Dunque, gli Stati Uniti pensano a un cambio di regime a Teheran, che metta in un angolo l’attuale teocrazia e lasci il campo a un governo che abbia meno mire espansionistiche nel Golfo Persico. Con grande gioia, soprattutto, dell’Arabia Saudita e di tutto il blocco sunnita. Israele, da parte sua, ha il chiodo fisso del Golan. E, per la proprietà transitiva, di Hezbollah e dei suoi grandi sponsor sciiti. Gli ayatollah. Dentro l’Amministrazione Trump si starebbero confrontando due linee: una (che pare vincente) sparata contro i politici col turbante; l’altra, forse minoritaria, molto più prudente, che ricorda il fallimento del colpo di Stato sponsorizzato nel 1953 dalla Cia.
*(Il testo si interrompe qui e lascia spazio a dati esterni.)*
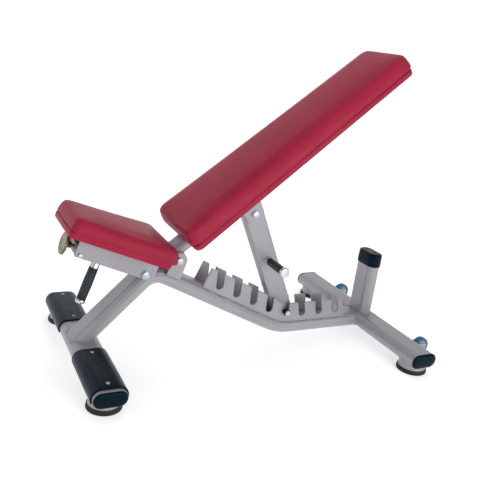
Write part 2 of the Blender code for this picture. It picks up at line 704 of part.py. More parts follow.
def pad_plan(length, front, rear, radius, start):
    """A plan outline with round corners, narrow or wide at either end."""
    corners = ((start, -front / 2), (start + length, -rear / 2),
               (start + length, rear / 2), (start, front / 2))
    points = []
    for i, (x, y) in enumerate(corners):
        before = Vector(corners[i - 1]) - Vector((x, y))
        after = Vector(corners[(i + 1) % 4]) - Vector((x, y))
        before.normalize()
        after.normalize()
        inner = before.angle(after)
        reach = radius / tan(inner / 2)
        centre = Vector((x, y)) + (before + after).normalized() * (radius / sin(inner / 2))
        a = Vector((x, y)) + before * reach - centre
        turn = pi - inner
        begin = math.atan2(a.y, a.x)
        points += arc(centre.x, centre.y, radius, begin, begin + turn, 5)
    return points


def board_and_pad(prefix, start, length, front, rear, seat_height, thick, parent):
    inset = 0.006
    board = pad_plan(length - 2 * inset, front - 2 * inset, rear - 2 * inset, 0.020,
                     start + inset)
    flat_solid(prefix + "_board", [board], BOARD_THICK, LEVEL,
               Vector((0, 0, seat_height + BOARD_THICK / 2)), WOOD, parent)
    pad = pad_plan(length, front, rear, 0.026, start)
    low = seat_height + BOARD_THICK + GAP
    flat_solid(prefix + "_pad", [pad], thick, LEVEL, Vector((0, 0, low + thick / 2)), VINYL,
               parent, edge=0.009)


board_and_pad("back", BACK_START, BACK_LENGTH, BACK_WIDTH, BACK_HEAD_WIDTH, BACK_SEAT_HEIGHT,
              BACK_PAD_THICK, back)


# ------------------------------------------------------------------ prop and its ears
ear_height = BACK_SEAT_HEIGHT - PROP_BELOW


def prop_ear(name, side):
    """A round-ended cheek welded under the spine, one each side of the prop."""
    top = spine_top - SPINE_HEIGHT / 2
    outline = (arc(PROP_ALONG, ear_height, EAR_RADIUS, pi, 2 * pi, 14)
               + [(PROP_ALONG + EAR_RADIUS + 0.004, top), (PROP_ALONG - EAR_RADIUS - 0.004, top)])
    ear = flat_solid(name, [outline], PLATE_THICK, UPRIGHT,
                     Vector((0, side * (EAR_INNER + EAR_OUTER) / 2, 0)), FRAME_PAINT, back)
    spine_room = flat_solid("spine_room_" + name,
                            [obround(SPINE_WIDTH + 2 * GAP, SPINE_HEIGHT + 2 * GAP)],
                            SPINE_LENGTH, ENDWAYS,
                            Vector((SPINE_LENGTH / 2, 0, spine_top - SPINE_HEIGHT / 2)),
                            None, back, cutters)
    hole = rod("pin_room_" + name, PIVOT_BOLT_RADIUS + GAP, -0.1, 0.1, (0, 1, 0),
               Vector((PROP_ALONG, 0, ear_height)), None, back, cutters)
    return cut(ear, spine_room, hole)


for word, side in SIDES:
    prop_ear("prop_ear_" + word, side)
bolt("prop_bolt", PIVOT_BOLT_RADIUS, EAR_OUTER, Vector((PROP_ALONG, 0, ear_height)), back,
     head=0.006)

prop = pivot("prop_pivot", PROP_ALONG, ear_height, -PROP_LEAN - BACK_ANGLE, back)


def prop_tube():
    """A rectangular tube, round over its pivot and trimmed level over the frame tube."""
    wall = TUBE_WALL
    length = PROP_REACH + 2 * PROP_OVER
    outlines = [rounded_box(PROP_DEPTH, PROP_WIDTH, 0.009),
                rounded_box(PROP_DEPTH - 2 * wall, PROP_WIDTH - 2 * wall, 0.006)]
    tube = flat_solid("prop_tube", outlines, length, ENDWAYS,
                      Vector((length / 2 - PROP_OVER, 0, 0)), FRAME_PAINT, prop)
    holes = [rod("prop_hole_" + str(i), r + GAP, -0.1, 0.1, (0, 1, 0), Vector((x, 0, 0)), None,
                 prop, cutters) for i, (x, r) in enumerate(
                     ((0.0, PIVOT_BOLT_RADIUS), (PROP_REACH, BAR_RADIUS)))]
    x, z = LOCK_BAR
    level = block("prop_trim", (x - 0.2, -0.1, z - 0.3), (x + 0.2, 0.1, z - BAR_RADIUS - 0.008))
    return cut(tube, *holes, level)


prop_tube()
bar_at = Vector((PROP_REACH, 0, 0))
BUSH_OUTER = LADDER_OUTER + 0.0155
bar_head = 0.007
bar_half = BUSH_OUTER + GAP
bar_profile = [(0.0, bar_half + bar_head), (BAR_RADIUS * 0.85, bar_half + bar_head),
               (BAR_RADIUS * 1.12, bar_half + bar_head - 0.0025), (BAR_RADIUS * 1.12, bar_half),
               (BAR_RADIUS, bar_half)]
bar_profile += [(r, -h) for r, h in reversed(bar_profile)]
turned_solid("lock_bar", bar_profile, (0, 1, 0), bar_at, CHROME, prop)
for word, side in SIDES:
    start, end = sorted((side * (LADDER_OUTER + RUN), side * BUSH_OUTER))
    ring("bar_bush_" + word, BAR_RADIUS + GAP, BUSH_RADIUS, start, end, (0, 1, 0), bar_at,
         PLASTIC, prop)

peg_at = Vector((PEG_DOWN, 0, 0))
peg_root = -(PROP_HALF + GAP)
peg_tip = peg_root - PEG_LENGTH
collar = 0.010
cap_long = 0.011
core = PEG_RADIUS - 0.004
peg_core = [(0.0, peg_root), (PEG_RADIUS, peg_root), (PEG_RADIUS, peg_root - collar),
            (core, peg_root - collar), (core, peg_tip + cap_long), (0.0168, peg_tip + cap_long),
            (0.0170, peg_tip + 0.003), (0.0145, peg_tip), (0.0, peg_tip)]
turned_solid("peg_core", peg_core, (0, 1, 0), peg_at, CHROME, prop)
ring("peg_grip", core + GAP, PEG_RADIUS, peg_tip + cap_long + GAP, peg_root - collar - GAP,
     (0, 1, 0), peg_at, RUBBER, prop)


# ------------------------------------------------------------------ seat rail, board and pad
seat = pivot("seat_pivot", *SEAT_PIVOT, -SEAT_ANGLE)


def seat_rail():
    """A folded channel, open below, that straddles the frame tube at its rear."""
    outline = [(-RAIL_FRONT, RAIL_TOP), (-RAIL_FRONT, -RAIL_FRONT_DROP),
               (RAIL_REAR - 0.020, -RAIL_REAR_DROP)]
    outline += arc(RAIL_REAR - 0.020, -RAIL_REAR_DROP + 0.020, 0.020, -pi / 2, 0.0, 6)
    outline += [(RAIL_REAR, RAIL_TOP)]
    rail = flat_solid("seat_rail", [outline], 2 * RAIL_HALF, UPRIGHT, ORIGIN, FRAME_PAINT, seat)
    trough = block("rail_trough", (-0.4, -RAIL_INNER, -0.2),
                   (0.4, RAIL_INNER, RAIL_TOP - RAIL_WALL), None, seat)
    hole = rod("seat_bolt_room", PIVOT_BOLT_RADIUS + GAP, -0.1, 0.1, (0, 1, 0), ORIGIN, None,
               seat, cutters)
    return cut(rail, trough, hole, guide_hole)


guide_hole = rod("guide_hole", GUIDE_BOLT_RADIUS + GAP, -0.1, 0.1, (0, 1, 0),
                 Vector((GUIDE_X, 0, GUIDE_BOLT_HEIGHT)), None, seat, cutters, steps=16)
seat_rail()
board_and_pad("seat", -SEAT_FRONT, SEAT_FRONT + SEAT_REAR, SEAT_FRONT_WIDTH, SEAT_REAR_WIDTH,
              RAIL_TOP + GAP, SEAT_PAD_THICK, seat)

# The seat's bolt runs through a hole drilled across the frame tube's crown.
bolt("seat_bolt", PIVOT_BOLT_RADIUS, RAIL_HALF, place(*SEAT_PIVOT))
crown_hole = rod("crown_hole", PIVOT_BOLT_RADIUS + GAP, -0.1, 0.1, (0, 1, 0),
                 place(*SEAT_PIVOT), None, None, cutters)
cut(frame_tube, crown_hole)


# ------------------------------------------------------------------ latch guide, front grip
latch = pivot("latch_slide", 0.0, LATCH_HEIGHT, 0.0, seat)


def latch_guide():
    """A steel block between the rail's walls: it guides the pull rod and carries the grip."""
    guide = block("latch_guide", (GUIDE_X - 0.011, -RAIL_INNER + GAP, GUIDE_LOW),
                  (GUIDE_REAR, RAIL_INNER - GAP, LATCH_HEIGHT + GUIDE_RISE), FRAME_PAINT, seat,
                  bench)
    at = Vector((0, 0, LATCH_HEIGHT))
    bore = rod("latch_room", LATCH_RADIUS + RUN, -0.5, 0.5, (1, 0, 0), at, None, seat, cutters)
    pocket = rod("spring_pocket", SPRING_RADIUS + SPRING_WIRE + RUN, GUIDE_REAR - POCKET, 0.0,
                 (1, 0, 0), at, None, seat, cutters)
    return cut(guide, bore, pocket, guide_hole)


def front_grip():
    """A rod screwed up into the guide block, with a rubber sleeve between bright ends."""
    at = Vector((-GRIP_AHEAD, 0, 0))
    root = GUIDE_LOW - GAP
    collar_end = root - 0.030
    sleeve_end = -GRIP_BOTTOM + 0.012
    inner = GRIP_RADIUS - 0.004
    profile = [(0.0, root), (GRIP_RADIUS, root), (GRIP_RADIUS, collar_end),
               (inner, collar_end), (inner, sleeve_end), (GRIP_RADIUS, sleeve_end),
               (GRIP_RADIUS, -GRIP_BOTTOM + 0.003), (GRIP_RADIUS - 0.003, -GRIP_BOTTOM),
               (0.0, -GRIP_BOTTOM)]
    turned_solid("grip_core", profile, (0, 0, 1), at, CHROME, seat)
    ring("grip_sleeve", inner + GAP, GRIP_RADIUS, sleeve_end + GAP, collar_end - GAP, (0, 0, 1),
         at, RUBBER, seat)


latch_guide()
front_grip()
bolt("guide_bolt", GUIDE_BOLT_RADIUS, RAIL_HALF, Vector((GUIDE_X, 0, GUIDE_BOLT_HEIGHT)), seat,
     head=0.0035, nut=0.0035)


# ------------------------------------------------------------------ seat latch
def lock_sector():
    """A block coped to the crown, round in front, with a hole for each seat position."""
    x, z = SEAT_PIVOT
    middle = pi - SEAT_ANGLE
    outline = arc(x, z, SECTOR_RADIUS, middle - SECTOR_UP, middle + SECTOR_DOWN, 16) + [(x, z)]
    strip = flat_solid("lock_sector", [outline], SECTOR_WIDTH, UPRIGHT, ORIGIN, FRAME_PAINT)
    tilt = math.atan2(LATCH_HEIGHT, SECTOR_RADIUS)
    holes = []
    for i, step in enumerate(SEAT_STEPS):
        turn = middle - tilt + radians(step)
        holes.append(rod("sector_hole_" + str(i), LATCH_RADIUS + RUN, SECTOR_CORE, 0.1,
                         (cos(turn), 0, sin(turn)), place(x, z), None, None, cutters))
    return cut(strip, frame_cutter, crown_hole, *holes)


def latch_rod():
    """The pull rod: its finger plate in front, a collar for the spring, and the lock tip."""
    tip = -(SECTOR_RADIUS + LATCH_CLEAR)
    face = -(RAIL_FRONT + LATCH_PULL_OUT)
    collar_at = GUIDE_REAR + SPRING_LENGTH
    edge = 0.0012
    profile = [(0.0, tip), (LATCH_RADIUS - 0.002, tip), (LATCH_RADIUS, tip - 0.003),
               (LATCH_RADIUS, collar_at + 0.006), (SPRING_RADIUS + 0.001, collar_at + 0.006),
               (SPRING_RADIUS + 0.001, collar_at), (LATCH_RADIUS, collar_at),
               (LATCH_RADIUS, face + 0.004), (LATCH_PLATE_RADIUS - edge, face + 0.004),
               (LATCH_PLATE_RADIUS, face + 0.004 - edge), (LATCH_PLATE_RADIUS, face + edge),
               (LATCH_PLATE_RADIUS - edge, face), (0.0, face)]
    return turned_solid("latch_rod", profile, (1, 0, 0), ORIGIN, BRASS, latch, steps=28)


def latch_spring():
    """A coil round the rod, from the guide's pocket to the rod's collar."""
    turns = 5
    per_turn = 10
    low = GUIDE_REAR - 0.001
    high = GUIDE_REAR + SPRING_LENGTH - SPRING_WIRE - GAP
    curve = bpy.data.curves.new("latch_spring", "CURVE")
    curve.dimensions = "3D"
    curve.bevel_depth = SPRING_WIRE
    curve.bevel_resolution = 2
    curve.use_fill_caps = True
    spline = curve.splines.new("POLY")
    count = turns * per_turn
    spline.points.add(count)
    middle = LATCH_RADIUS + SPRING_WIRE + RUN
    for i, point in enumerate(spline.points):
        swing = 2 * pi * i / per_turn
        point.co = (low + (high - low) * i / count, middle * cos(swing), middle * sin(swing), 1.0)
    obj = bpy.data.objects.new("latch_spring", curve)
    return adopt(obj, ZINC, latch)


lock_sector()
latch_rod()
latch_spring()


# ------------------------------------------------------------------ over its own middle
def extent_along_x():
    """Least and greatest X over every visible vertex."""
    graph = bpy.context.evaluated_depsgraph_get()
    low, high = 1e9, -1e9
    for obj in bench.objects:
        if obj.type == "EMPTY":
            continue
        seen = obj.evaluated_get(graph)
        mesh = seen.to_mesh()
        for vert in mesh.vertices:
            x = (seen.matrix_world @ vert.co).x
            low = min(low, x)
            high = max(high, x)
        seen.to_mesh_clear()
    return low, high


bpy.context.view_layer.update()
low_x, high_x = extent_along_x()
for obj in list(bench.objects) + list(cutters.objects):
    if obj.parent is None:
        obj.location.x -= (low_x + high_x) / 2
for obj in bench.objects:
    if obj.type == "MESH":
        smooth(obj)
bpy.context.view_layer.update()
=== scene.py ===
# %% [markdown]
# An adjustable weight bench, dressed for its picture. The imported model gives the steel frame,
# the joints and every size. This lesson adds what a machine shop and an upholsterer add: paint,
# welds, hex bolts, moulded caps, sewn vinyl and rubber. Everything is in metres, +Z is up, the
# seat end is towards -X and the head end towards +X.

# %% Load the frame and keep its box
import json
from math import atan2, copysign, cos, pi, radians, sin, sqrt, tan

import bmesh
import bpy
from mathutils import Matrix, Vector
from mathutils.bvhtree import BVHTree


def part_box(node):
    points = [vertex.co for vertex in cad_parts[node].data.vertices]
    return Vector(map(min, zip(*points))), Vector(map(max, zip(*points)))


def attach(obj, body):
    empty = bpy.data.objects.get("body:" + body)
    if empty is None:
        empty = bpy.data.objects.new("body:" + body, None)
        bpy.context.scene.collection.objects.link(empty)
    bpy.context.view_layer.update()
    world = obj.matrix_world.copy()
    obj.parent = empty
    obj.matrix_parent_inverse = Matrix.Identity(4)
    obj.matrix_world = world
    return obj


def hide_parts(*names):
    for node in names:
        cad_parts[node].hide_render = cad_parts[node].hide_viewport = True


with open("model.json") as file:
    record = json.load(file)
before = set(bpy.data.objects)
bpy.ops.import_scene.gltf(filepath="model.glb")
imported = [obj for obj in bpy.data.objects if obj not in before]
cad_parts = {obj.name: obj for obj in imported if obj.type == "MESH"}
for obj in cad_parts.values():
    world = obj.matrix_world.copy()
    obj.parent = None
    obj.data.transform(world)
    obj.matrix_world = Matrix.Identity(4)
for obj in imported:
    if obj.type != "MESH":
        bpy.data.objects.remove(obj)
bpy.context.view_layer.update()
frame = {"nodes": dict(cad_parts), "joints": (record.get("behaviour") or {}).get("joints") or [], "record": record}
slot_of = {row["node"]: row["material_slot"] for row in frame["record"]["subparts"]}
hinge_at = {joint["name"]: Vector(joint["pos_m"]) for joint in frame["joints"] if "pos_m" in joint}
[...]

Forse fu proprio in base a questo “undicesimo comandamento” (“ogni rivoluzione fallita provoca una restaurazione ancora più forte”) che Obama, nel 2013, alle Nazioni Unite, proclamò solennemente il principio della non interferenza Usa negli affari interni di Teheran. Tutto mangiato e già digerito. Adesso diversi big Repubblicani chiedono le teste dei clerici sciiti che governano l’Iran. Il senatore dell’Arizona, Tom Cotton, ha detto che nessun Paese può sopportare un regime dispotico come quello teocratico iraniano. Non solo. Ma ha parlato anche della necessità di sostenere l’opposizione interna e di studiare anche la possibilità di realizzare azioni “sotto copertura”.
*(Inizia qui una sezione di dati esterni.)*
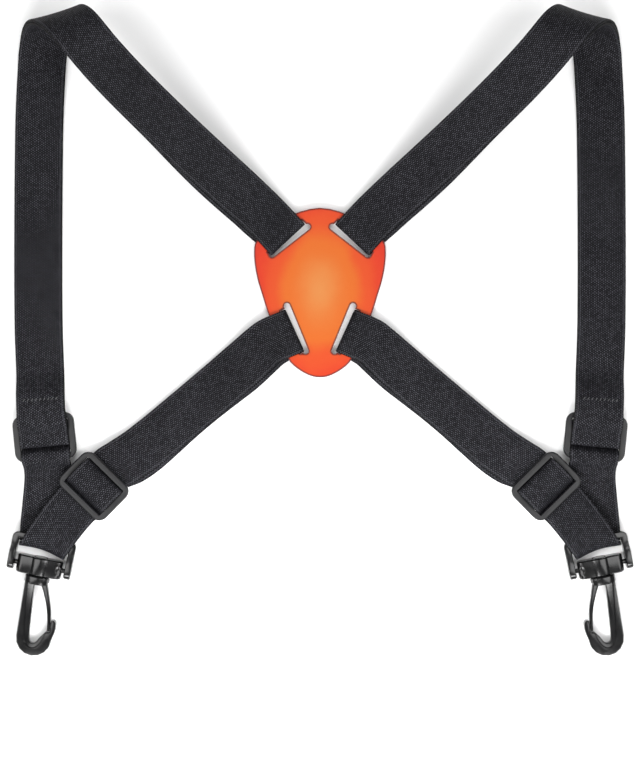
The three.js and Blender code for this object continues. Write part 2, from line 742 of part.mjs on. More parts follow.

Cioè, in pratica, di fare intervenire le barbefinte della Cia. Che, come già scritto, non è che abbiano un curriculum coi fiocchi sull’Iran. Tra Mossadeq, lo Scià Pahlavi e la sottovalutazione del regime khomeinista, gli 007 di Langley ne hanno combinate più di Giufà. Metteteci anche il patatrac del blitz per la liberazione degli ostaggi dell’ambasciata e il quadretto è completo. Ma il discorso ha anche preso una deriva molto più scomoda. Anzi, azzardosa. Qualcuno già parla di gettare benzina sul fuoco delle rivolte etniche. Arabi, turkmeni e baluchi sarebbero pronti a saltare il fosso. Aspettano solo un segnale da Washington. E il salvadanaio con i dollari per le “lotte per l’indipendenza “.
Insomma, un’altra americanata che rischia di fare esplodere conflitti e attriti sepolti sotto la polvere della storia. Comunque, anche il Segretario di Stato, Rex Tillerson, notoriamente abbastanza prudente, avrebbe sposato il piano per il “ribaltone” iraniano, pronunciandosi per il “cambiamento di regime”. Deciso dagli Stati Uniti, è ovvio, alla faccia della (molto relativa) democrazia iraniana e del principio di non ingerenza e autodeterminazione. Certo, il fallimento di un piano del genere comporterebbe rogne a cascata multipla, con ripercussioni geo-strategiche non indifferenti. Dal possibile blocco dello Stretto di Hormuz (la “porta del greggio” nel Golfo Persico), ai ritorni di fiamma della guerra in Siria, fino alla destabilizzazione del Libano.
Cosa che potrebbe comportare l’entrata in guerra di Israele. Senza dimenticare lo Yemen, campo neutro dello scontro tra sauditi e iraniani nella Penisola Arabica. E allora? Beh, fatti quattro conti e tirate le somme, forse è meglio che Trump non muova le sue terga dalla poltrona dello Studio Ovale e, per ora, lasci in pace gli ayatollah.